Sure, there were a lot of women on campus, but you had to put in the time and make it a numbers game. Time was valuable to me. I didn’t want to spend two nights chatting up some chick just to pump her and dump her.
Yeah, you get laid, but it was a cheap high. I wanted something more emotional than that but it, too, would take time to cultivate. I guessed what they said was true, that nothing good comes easily.
Avoiding relationship entanglements had worked. My studies, the podcast--- They were going well. I had a system in place. Yeah, I tended to masturbate a lot, but what guy my age doesn’t? You just do it and it’s over. Then you can concentrate again.
And I didn’t have much shame when it came to porn. I mean, I get it, too much porn--- You can go down the rabbit hole and get weird.
I knew some guys that talked about porn more than sports. When you start knowing all the porn star names and can rank their performances--- It’s too much. Some of these guys would recommend porn that I was just--- No way, dude. I’m not watching some chick jerk off a guy with her feet. That’s bizarre.
Porn had that subgenre of step fantasy. It was all just the same thing, only the “actors” pretended they were in a family like mine. Two step siblings have sex. “It’s okay, we’re not related.” The acting was so terrible and the couple so obviously not related--- It didn’t look remotely real. Just another two porn stars banging.
Now, here I was--- thinking about my stepsister this way. Had I crossed some kind of line here?
Maybe I had been watching too much porn. Maybe I just needed more human interaction in my life. Kind of a bad time to realize that with the lockdown going on. It wasn’t like I could go back to campus and start expanding my cadre of friends.

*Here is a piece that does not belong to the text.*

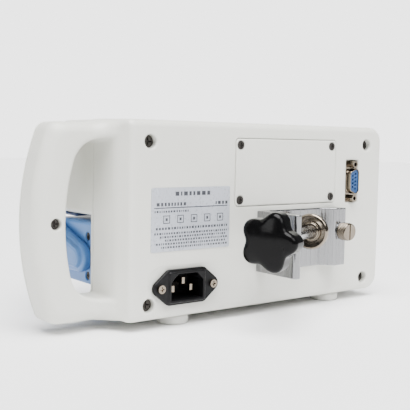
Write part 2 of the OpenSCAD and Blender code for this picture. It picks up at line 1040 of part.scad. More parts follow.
module thumbscrew_washer()
{
  color("#a9a69c")
  difference() {
    cyl_y(-84.7, 54.5, 5.6, jaw_y + gap, jaw_y + 1.5);
    cyl_y(-84.7, 54.5, 3 + run, jaw_y - 1, jaw_y + 3);
  }
}

// ---- drive ----
module chassis()
{
  color("#aeb2b6")
  difference() {
    union() {
      box(-106, 42, -52, 0, body_bottom + wall + 1, 12.5);
      box(-106, -102, -52, 21, body_bottom + wall + 1, 65);
      box(40, 44, -52, -9, body_bottom + wall + 2, 65);
      for (x = [-80, 0])
        cyl_z(x, -30, 6, body_bottom + wall + gap, 11);
    }
    for (x = [-107, 39]) {
      cyl_x(screw_y, screw_z, 8 + gap, x, x + 6);
      cyl_x(screw_y, rod_z, rod_r + gap, x, x + 6);
    }
    cyl_x(tube_y, tube_z, tube_r + 0.6, 39, 45);
    cyl_x(pinion_y, screw_z, 11, -107, -101);
    for (y = [-11.5, 11.5])
      for (z = [-11.5, 11.5])
        cyl_x(pinion_y + y, screw_z + z, 1.3, -107, -101);
  }
}

module stepper_motor()
{
  color("#3b3d40")
  difference() {
    union() {
      box(-102 + gap, -95, pinion_y - 14, pinion_y + 14, screw_z - 14, screw_z + 14);
      box(-96, -80, pinion_y - 13, pinion_y + 13, screw_z - 13, screw_z + 13);
      box(-81, -72, pinion_y - 14, pinion_y + 14, screw_z - 14, screw_z + 14);
    }
    for (y = [-1, 1])
      for (z = [-1, 1])
        translate([-88, pinion_y + y * 19.2, screw_z + z * 19.2])
          rotate([45, 0, 0])
            cube([60, 18, 18], center = true);
    cyl_x(pinion_y, screw_z, 2.5 + run, -103, -80);
  }
}

// spur gear outline with straight-sided teeth
module gear_outline(teeth, pitch_r, tip, root)
{
  step = 360 / teeth;
  union() {
    circle(pitch_r - root + 0.05);
    for (i = [0:teeth - 1])
      rotate([0, 0, i * step])
        polygon([
          [pitch_r - root - 0.3, -pitch_r * step * 0.0049],
          [pitch_r + tip, -pitch_r * step * 0.0028],
          [pitch_r + tip, pitch_r * step * 0.0028],
          [pitch_r - root - 0.3, pitch_r * step * 0.0049]
        ]);
  }
}

module motor_pinion()
{
  color("#c9b37a")
  union() {
    translate([0, pinion_y, screw_z])
      rotate([0, 90, 0])
        translate([0, 0, -114])
          linear_extrude(6)
            gear_outline(pinion_teeth, pinion_pitch_r, -0.17, 1.4);
    cyl_x(pinion_y, screw_z, 2.5, -114.6, -81);
  }
}

module screw_gear()
{
  color("#e6e4dc")
  difference() {
    translate([0, screw_y, screw_z])
      rotate([0, 90, 0])
        translate([0, 0, -113])
          linear_extrude(4)
            gear_outline(gear_teeth, gear_pitch_r, -0.17, 1.4);
    cyl_x(screw_y, screw_z, 3 + gap, -115, -107);
  }
}

module lead_screw()
{
  color("#b4b6b8")
  union() {
    cyl_x(screw_y, screw_z, 3, -114, 43.6);
    cyl_x(screw_y, screw_z, screw_r, -101.6, 39.6);
  }
}

module screw_bearings()
{
  color("#9fa3a8")
  for (x = [-106, 40])
    difference() {
      cyl_x(screw_y, screw_z, 8, x, x + 4);
      cyl_x(screw_y, screw_z, 3 + run, x - 1, x + 5);
      difference() {
        cyl_x(screw_y, screw_z, 6.4, x - 1, x + 0.4);
        cyl_x(screw_y, screw_z, 4.6, x - 2, x + 1);
      }
    }
}

module guide_rod()
{
  color("#bfc1c3")
  cyl_x(screw_y, rod_z, rod_r, -106, 44);
}

module carriage()
{
  color("#d8d4c6")
  difference() {
    union() {
      box(-100, -78, -52.3, -30, 30, 51);
      box(-100, -78, -34, -12.5, 46, 64.8);
      box(-98, -80, -32.2, -29.2, 19, 48);
      box(-98, -80, -14.8, -12.5, 19, 48);
    }
    cyl_x(tube_y, tube_z, tube_r + gap, -101, -77);
    cyl_x(screw_y, rod_z, rod_r + run, -101, -77);
  }
}

module half_nut()
{
  color("#b08d4c")
  difference() {
    box(-97, -81, -28.8, -15.2, 20, screw_z);
    cyl_x(screw_y, screw_z, screw_r + run, -98, -80);
  }
}

module drive_tube()
{
  color("#c3c5c7")
  difference() {
    cyl_x(tube_y, tube_z, tube_r, -100, 60);
    cyl_x(tube_y, tube_z, 4.6, -101, 61);
  }
}

module release_shaft()
{
  color("#9c9ea1")
  cyl_x(tube_y, tube_z, 3, -100, 86);
}

module tube_bushing()
{
  color("#2a2b2d")
  difference() {
    union() {
      cyl_x(tube_y, tube_z, 10, 45, 51);
      cyl_x(tube_y, tube_z, 12, 50 + gap, 51.4);
    }
    cyl_x(tube_y, tube_z, tube_r + run, 44, 53);
  }
}

// ---- drive head ----
module pusher_case()
{
  color("#8db4de")
  difference() {
    thick_x(head_left, head_mid)
      rounded(head_front, head_rear, head_low, head_high, 6);
    thick_x(head_left + 2.5, head_mid + 1)
      rounded(head_front + 2.5, head_rear - 2.5, head_low + 2.5, head_high - 2.5, 3.5);
    cyl_x(tube_y, tube_z, tube_r + gap, head_left - 1, head_left + 4);
    cyl_x(claw_y, claw_up_z, 3 + run, head_left - 1, head_left + 4);
    cyl_x(claw_y, claw_low_z, 3 + run, head_left - 1, head_left + 4);
  }
}

module pusher_cover()
{
  color("#8db4de")
  difference() {
    union() {
      thick_x(head_mid + gap, head_right)
        rounded(head_front, head_rear, head_low, head_high, 6);
      for (z = [26, 52.3])
        cyl_x(-38, z, 3.3, 57, head_right - 1);
    }
    for (z = [26, 52.3]) {
      cyl_x(-38, z, 3, 77.4, head_right + 1);
      cyl_x(-38, z, 1.7, 56, head_right + 1);
    }
    cyl_x(tube_y, tube_z, 3 + run, head_mid - 1, head_right + 1);
  }
}

module pusher_screws()
{
  color("#9a9c9f")
  for (z = [26, 52.3])
    difference() {
      union() {
        cyl_x(-38, z, 2.7, 77.4 + gap, 79.2);
        cyl_x(-38, z, 1.6, head_left + 2.6, 77.6);
      }
      box(78.3, 80, -39.7, -36.3, z - 0.4, z + 0.4);
      box(78.3, 80, -38.4, -37.6, z - 1.7, z + 1.7);
    }
}

module clutch_lever()
{
  color("#7fa9d6")
  difference() {
    union() {
      thick_x(head_right + 0.4, head_right + 6)
        hull() {
          translate([-41.5, 38.5])
            circle(10, $fn = 64);
          translate([-76, 56])
            circle(4, $fn = 32);
          translate([-75, 32])
            circle(4, $fn = 32);
        }
      thick_x(head_right + 5, head_right + 8.6)
        hull() {
          translate([-42.5, 38.8])
            circle(7.5, $fn = 64);
          translate([-74, 53])
            circle(3, $fn = 32);
          translate([-73, 34.5])
            circle(3, $fn = 32);
        }
    }
    cyl_x(tube_y, tube_z, 3 + gap, head_right, 86 + gap);
  }
}

// a plunger finger: s is +1 for the upper one and -1 for the lower one
module claw(pivot_z, s)
{
  thick_x(45, 48.2)
    union() {
      translate([claw_y, pivot_z])
        circle(3.2);
      polygon([
        [claw_y + 0.8, pivot_z + s * 3.1],
        [claw_y + 3, pivot_z - s * 1],
        [claw_y + 1.5, pivot_z - s * 4.5],
        [claw_y - 3, pivot_z - s * 7],
        [claw_y - 12, pivot_z - s * 9.4],
        [claw_y - 22, pivot_z - s * 9],
        [claw_y - 23, pivot_z - s * 4],
        [claw_y - 13, pivot_z - s * 1],
        [claw_y - 5, pivot_z + s * 2.6]
      ]);
    }
  cyl_x(claw_y, pivot_z, 3, 45.5, 60);
}

module claw_upper()
{
  color("#d7d9db")
  claw(claw_up_z, 1);
}

module claw_lower()
{
  color("#d7d9db")
  claw(claw_low_z, -1);
}

module force_plate()
{
  color("#cfd1d3")
  cyl_x(-74, 41, 9, 49, head_left - gap);
}

// ---- barrel clamp ----
module barrel_arm()
{
  color("#3a4a6e")
  difference() {
    thick_y(-90, -84.6)
      union() {
        translate([barrel_x, barrel_z])
          circle(7);
        translate([barrel_x - 5, barrel_z])
          square([10, 36]);
        translate([barrel_x, 52])
          circle(7);
      }
    cyl_y(barrel_x, barrel_z, 4 + gap, -88, -84);
  }
}

module barrel_rod()
{
  color("#c3c5c7")
  cyl_y(barrel_x, barrel_z, 4, -88, -57);
}

module barrel_collar()
{
  color("#55585c")
  difference() {
    cyl_y(barrel_x, barrel_z, 6, -62, -58);
    cyl_y(barrel_x, barrel_z, 4 + run, -63, -57);
  }
}

module barrel_spring()
{
  color("#a4a6a8")
  translate([barrel_x, -72.1, barrel_z])
    rotate([90, 0, 0])
      linear_extrude(height = 4.8, twist = -720, slices = 24)
        polygon(concat(
          [for (a = [0:40:160]) [5.7 * cos(a), 5.7 * sin(a)]],
          [for (a = [160:-40:0]) [4.8 * cos(a), 4.8 * sin(a)]]
        ));
}

module alarm_speaker()
{
  color("#2c2d2f")
  union() {
    cyl_y(20, 40, 13, 16, 21.9);
    cyl_y(20, 40, 8, 11, 16.5);
  }
}

rear_shell();
front_shell();
front_fascia();
display_window();
lcd_module();
keypad_board();
key_start();
key_hold();
key_bolus();
key_mute();
key_fast_up();
key_up();
key_down();
key_fast_down();
main_board();
power_board();
battery_pack();
battery_door();
battery_door_screws();
housing_screws();
feet();
foot_screws();
inlet_body();
inlet_pins();
inlet_screws();
serial_shell();
serial_insert();
serial_jackscrews();
rating_label();
clamp_bracket();
clamp_bracket_screws();
clamp_screw();
clamp_knob();
clamp_pad();
thumbscrew();
thumbscrew_washer();
chassis();
stepper_motor();
motor_pinion();
lead_screw();
screw_gear();
screw_bearings();
guide_rod();
carriage();
half_nut();
drive_tube();
release_shaft();
tube_bushing();
pusher_case();
pusher_cover();
pusher_screws();
clutch_lever();
claw_upper();
claw_lower();
force_plate();
barrel_arm();
barrel_rod();
barrel_collar();
barrel_spring();
alarm_speaker();
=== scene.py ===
"""Look of the syringe infusion pump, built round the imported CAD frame.

The two housing shells, the drive head, the knob and the other moulded parts are rebuilt as
smooth meshes from signed distance functions. Turned, cut and pressed metal parts keep their CAD
mesh and get a fine bevel and a material. Shape functions work in millimetres in the row's frame.
"""
import json
import math
import bmesh
import bpy
import numpy as np
from mathutils import Matrix, Vector


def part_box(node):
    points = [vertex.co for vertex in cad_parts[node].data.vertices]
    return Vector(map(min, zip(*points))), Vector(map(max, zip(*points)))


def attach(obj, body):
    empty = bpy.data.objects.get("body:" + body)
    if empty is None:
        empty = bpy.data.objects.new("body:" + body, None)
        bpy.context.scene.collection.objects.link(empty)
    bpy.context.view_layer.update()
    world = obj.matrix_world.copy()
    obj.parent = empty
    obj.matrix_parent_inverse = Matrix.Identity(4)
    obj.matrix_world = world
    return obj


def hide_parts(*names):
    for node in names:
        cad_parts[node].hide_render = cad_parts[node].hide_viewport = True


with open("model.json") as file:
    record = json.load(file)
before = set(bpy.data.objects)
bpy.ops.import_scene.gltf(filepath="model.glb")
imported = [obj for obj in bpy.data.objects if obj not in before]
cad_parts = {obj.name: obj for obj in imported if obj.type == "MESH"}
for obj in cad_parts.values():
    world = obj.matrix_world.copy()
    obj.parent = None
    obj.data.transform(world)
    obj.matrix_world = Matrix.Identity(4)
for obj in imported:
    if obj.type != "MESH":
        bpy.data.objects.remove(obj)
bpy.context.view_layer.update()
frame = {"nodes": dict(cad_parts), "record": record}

MM = 0.001
NODES = frame["nodes"]
SLOT_OF = {p["node"]: p["material_slot"] for p in frame["record"]["subparts"]}


def span(node):
    """Lowest and highest corner of a CAD node in millimetres."""
    lo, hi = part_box(node)
    return np.array(lo) / MM, np.array(hi) / MM


# ---------------------------------------------------------------- distance functions
def rect2(a, b, a0, a1, b0, b1, r=0.0):
    """Rounded rectangle between two corners."""
    u = np.abs(a - (a0 + a1) / 2) - (a1 - a0) / 2 + r
    v = np.abs(b - (b0 + b1) / 2) - (b1 - b0) / 2 + r
    return np.hypot(np.maximum(u, 0), np.maximum(v, 0)) + np.minimum(np.maximum(u, v), 0) - r


def prism(d2, t, t0, t1, r=0.0):
    """Outline d2 thickened from t0 to t1, with its end edges rounded by r."""
    u = d2 + r
    v = np.abs(t - (t0 + t1) / 2) - (t1 - t0) / 2 + r
    return np.hypot(np.maximum(u, 0), np.maximum(v, 0)) + np.minimum(np.maximum(u, v), 0) - r


def disc2(a, b, ca, cb, r):
    return np.hypot(a - ca, b - cb) - r


def both(a, b, k=0.0):
    """Intersection with a soft edge about k wide."""
    if k <= 0:
        return np.maximum(a, b)
    h = np.maximum(k - np.abs(a - b), 0) / k
    return np.maximum(a, b) + h * h * k / 4


def either(a, b, k=0.0):
    """Union with a soft inner corner about k wide."""
    return -both(-a, -b, k)


def minus(a, b, k=0.0):
    return both(a, -b, k)


def segment2(a, b, p, q, r0, r1):
    """Round-ended bar between two points, r0 wide at p and r1 at q."""
    da, db = q[0] - p[0], q[1] - p[1]
    t = np.clip(((a - p[0]) * da + (b - p[1]) * db) / (da * da + db * db), 0, 1)
    return np.hypot(a - p[0] - t * da, b - p[1] - t * db) - (r0 + t * (r1 - r0))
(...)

Maybe I needed to get on Zoom and talk to more people. There had been a few girls I had chatted up. They’d be home now, looking for some kind of solace. At the very least, I could set something up for the coming months.
And who knows? Maybe we’d both sneak out and meet somewhere--- Have sex in a car parked in the woods. That might be the move.
But that would be dumb, right now, with the virus going around. Maybe that was why I was going insane.
I still couldn’t believe I was thinking about my stepsister like this. Sure, I knew I couldn’t act on it; that would be wrong.
However, I couldn’t stop thinking about her. What the fuck was wrong with me?Chapter Six - Tracianne“God, I’m so bored already,” I texted Diamond.
“Damn girl. One dip in the pool and you outta shit to do?”
I snapped a pic of my frowny face and sent it to her.
“You lookin’ good poolside. That new stepbrother of yours checking you out?! LOL!” she asked.
I sent her a vomiting emoticon and then I looked back at the house. Phil wasn’t looking at me, was he? I was probably being paranoid. God, that would be just icing on the cake. Big fucking know-it-all--- Lecturing me about the virus like he’s the WHO. Who died and made him King Shit?
I texted Gillian. She was less gregarious. I wanted a mellow conversation.
“Hey, Gil,” I texted.
“Hey.”
“How are you doing?”
She called. Guess she was feeling cooped up.
“Okay, I guess. Parents are already driving me nuts. I have to get out of here!” she said in Facetime.
“Where would you go?”
“Anywhere! I just wanna go to Starbucks and hang out. Or a bar. Yeah, a bar would be sweet right now. Wish we had a pool like your family.”
“You’re not missing much. I’m already bored with it,” I relayed. “One swim and I’m like done. I’ll be all day washing and fixing my hair just for a dip.”
“Why? You can’t go anywhere. Who cares how you look?”
“Well, I do,” I countered. “I don’t want to completely slob out over this.”
“Oh, fuck that. I’m already in sweats. I’m not shaving or anything until this over.”
“Gil!”
“Well, what’s the point? My family lives out in the sticks. You have to get into a car to see anyone,” she lamented.
“At least you can go for walks in the woods, right?”
“Yeah, that’s true. That’ll be nice, I guess. For a while. But shit--- I think I may be a functional alcoholic. I’m going through withdraw!”
“No, you’re not. You’re like a two beer chump, Gil.”
“That’s not true! Remember Margarita Night?”
“That doesn’t count! That bottle of tequila was so tiny and the mix we had--- That was like a ten to one ratio!”
“Still, I had like three of them.”
“Yeah and you still passed out!” I laughed.
“And what about that time with you and Jared,” she reminded me. “Oh, Jared, that’s so interesting! Oh, Jared, you’re so tall and smart! Oh, Jared, take me!”